# [THE TASK]
Determine how many lines of the data below contain "loose", then give only that number.

[Begin RECORDED INFORMATION]

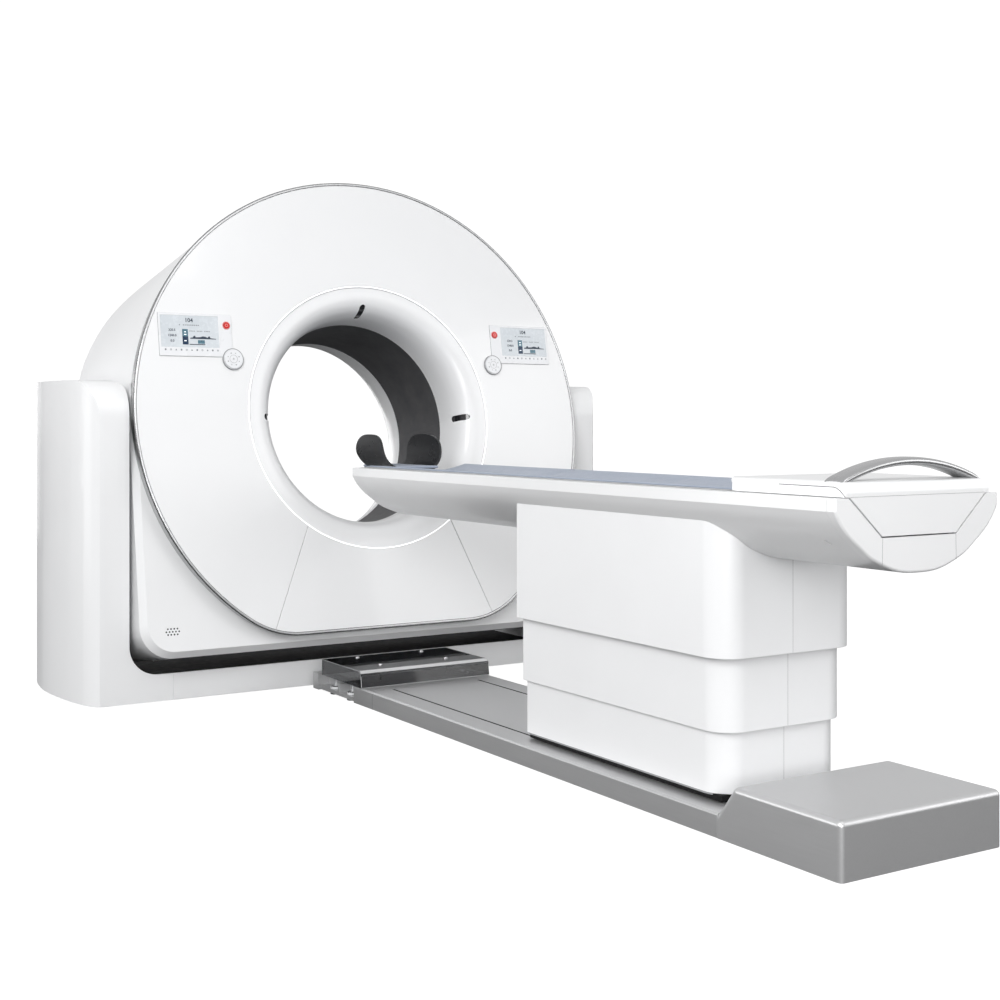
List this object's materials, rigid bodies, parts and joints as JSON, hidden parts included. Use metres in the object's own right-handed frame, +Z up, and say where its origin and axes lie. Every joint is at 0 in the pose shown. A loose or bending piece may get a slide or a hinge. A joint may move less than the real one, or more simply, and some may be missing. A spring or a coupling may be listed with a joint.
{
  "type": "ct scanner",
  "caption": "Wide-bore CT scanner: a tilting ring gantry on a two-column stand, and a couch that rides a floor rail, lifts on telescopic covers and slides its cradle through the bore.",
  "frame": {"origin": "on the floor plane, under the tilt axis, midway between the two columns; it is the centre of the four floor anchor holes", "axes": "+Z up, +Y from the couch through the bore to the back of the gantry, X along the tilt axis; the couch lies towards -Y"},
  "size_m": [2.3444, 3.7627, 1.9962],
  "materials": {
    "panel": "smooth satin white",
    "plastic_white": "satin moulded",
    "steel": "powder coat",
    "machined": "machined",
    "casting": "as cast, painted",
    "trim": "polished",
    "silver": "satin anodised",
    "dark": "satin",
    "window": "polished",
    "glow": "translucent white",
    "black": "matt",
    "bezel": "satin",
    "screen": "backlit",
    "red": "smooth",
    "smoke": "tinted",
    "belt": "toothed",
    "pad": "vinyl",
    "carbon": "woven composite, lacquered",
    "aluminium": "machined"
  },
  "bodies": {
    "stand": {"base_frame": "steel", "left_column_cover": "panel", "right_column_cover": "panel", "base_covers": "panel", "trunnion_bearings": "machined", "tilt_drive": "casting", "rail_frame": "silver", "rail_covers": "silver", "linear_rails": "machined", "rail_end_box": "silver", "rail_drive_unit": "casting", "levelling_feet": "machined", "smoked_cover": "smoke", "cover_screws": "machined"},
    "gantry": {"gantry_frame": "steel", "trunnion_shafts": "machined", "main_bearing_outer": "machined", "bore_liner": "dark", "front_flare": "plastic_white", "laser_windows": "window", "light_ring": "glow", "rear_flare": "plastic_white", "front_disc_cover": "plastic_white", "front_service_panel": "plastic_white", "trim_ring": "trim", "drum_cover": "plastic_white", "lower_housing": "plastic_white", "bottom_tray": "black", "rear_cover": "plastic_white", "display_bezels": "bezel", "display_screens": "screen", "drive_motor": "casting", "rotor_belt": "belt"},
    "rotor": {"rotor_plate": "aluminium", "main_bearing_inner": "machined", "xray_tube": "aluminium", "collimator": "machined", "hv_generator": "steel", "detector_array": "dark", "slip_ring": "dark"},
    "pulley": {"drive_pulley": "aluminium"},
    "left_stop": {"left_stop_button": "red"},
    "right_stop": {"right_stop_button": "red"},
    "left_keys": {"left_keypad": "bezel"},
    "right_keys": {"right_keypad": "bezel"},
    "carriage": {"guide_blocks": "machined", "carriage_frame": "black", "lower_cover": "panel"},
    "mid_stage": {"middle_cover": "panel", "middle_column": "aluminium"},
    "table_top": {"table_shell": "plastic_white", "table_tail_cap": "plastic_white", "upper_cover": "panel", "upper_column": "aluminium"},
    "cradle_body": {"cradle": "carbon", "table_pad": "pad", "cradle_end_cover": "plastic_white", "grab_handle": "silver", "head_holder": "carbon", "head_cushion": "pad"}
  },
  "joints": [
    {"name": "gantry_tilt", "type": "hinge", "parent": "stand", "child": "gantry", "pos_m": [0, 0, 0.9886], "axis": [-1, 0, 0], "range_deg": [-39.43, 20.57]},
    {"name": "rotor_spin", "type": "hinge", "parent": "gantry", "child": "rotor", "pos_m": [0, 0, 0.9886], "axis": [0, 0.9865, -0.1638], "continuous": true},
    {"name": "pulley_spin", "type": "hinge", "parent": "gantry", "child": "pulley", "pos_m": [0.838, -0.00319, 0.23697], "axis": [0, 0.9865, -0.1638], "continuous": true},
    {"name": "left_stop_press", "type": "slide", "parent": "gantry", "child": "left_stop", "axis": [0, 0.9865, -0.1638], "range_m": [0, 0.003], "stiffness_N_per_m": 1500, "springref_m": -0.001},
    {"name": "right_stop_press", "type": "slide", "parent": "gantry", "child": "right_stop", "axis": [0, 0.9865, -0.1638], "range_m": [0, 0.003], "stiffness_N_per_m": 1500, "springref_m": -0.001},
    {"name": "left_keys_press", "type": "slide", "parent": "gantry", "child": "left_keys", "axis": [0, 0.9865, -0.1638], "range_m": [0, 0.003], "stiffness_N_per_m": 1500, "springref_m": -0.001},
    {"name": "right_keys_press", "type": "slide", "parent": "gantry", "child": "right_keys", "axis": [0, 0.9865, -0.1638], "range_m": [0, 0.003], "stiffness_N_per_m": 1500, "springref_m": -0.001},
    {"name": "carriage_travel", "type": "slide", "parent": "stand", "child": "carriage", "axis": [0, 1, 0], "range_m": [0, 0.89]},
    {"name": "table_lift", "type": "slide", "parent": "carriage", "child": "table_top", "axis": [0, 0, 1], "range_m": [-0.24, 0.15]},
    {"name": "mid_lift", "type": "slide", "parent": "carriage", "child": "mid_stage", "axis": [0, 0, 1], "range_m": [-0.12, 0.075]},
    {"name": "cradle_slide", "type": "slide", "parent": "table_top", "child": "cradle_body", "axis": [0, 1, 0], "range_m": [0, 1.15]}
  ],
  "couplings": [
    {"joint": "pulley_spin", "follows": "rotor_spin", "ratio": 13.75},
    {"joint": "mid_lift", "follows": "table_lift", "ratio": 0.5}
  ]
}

[End RECORDED INFORMATION]
[Begin RECORDED INFORMATION]

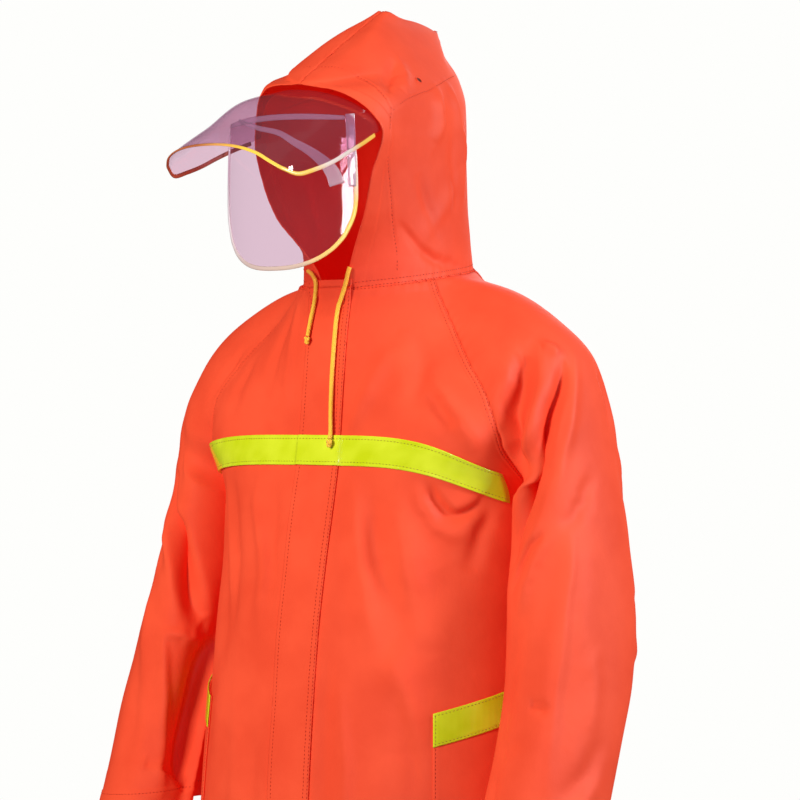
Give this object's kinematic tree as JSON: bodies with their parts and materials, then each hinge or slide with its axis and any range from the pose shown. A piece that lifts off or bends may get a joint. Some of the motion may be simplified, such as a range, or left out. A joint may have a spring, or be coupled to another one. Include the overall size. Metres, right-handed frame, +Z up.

[End RECORDED INFORMATION]
[Begin RECORDED INFORMATION]

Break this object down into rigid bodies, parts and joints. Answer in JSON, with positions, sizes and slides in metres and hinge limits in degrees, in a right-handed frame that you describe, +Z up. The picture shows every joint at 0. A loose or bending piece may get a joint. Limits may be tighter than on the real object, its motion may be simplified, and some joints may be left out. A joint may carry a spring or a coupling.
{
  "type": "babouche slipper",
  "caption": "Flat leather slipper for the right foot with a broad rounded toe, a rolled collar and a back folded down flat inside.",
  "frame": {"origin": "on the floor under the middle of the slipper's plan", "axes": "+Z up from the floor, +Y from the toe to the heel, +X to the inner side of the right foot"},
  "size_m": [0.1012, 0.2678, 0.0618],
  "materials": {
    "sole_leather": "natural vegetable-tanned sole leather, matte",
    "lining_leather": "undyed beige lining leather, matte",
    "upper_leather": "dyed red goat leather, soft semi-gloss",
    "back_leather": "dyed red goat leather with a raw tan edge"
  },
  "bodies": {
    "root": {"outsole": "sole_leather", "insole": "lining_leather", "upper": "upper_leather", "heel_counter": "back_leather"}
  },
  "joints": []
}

[End RECORDED INFORMATION]

# [OUTPUT FOR THIS EXERCISE]
2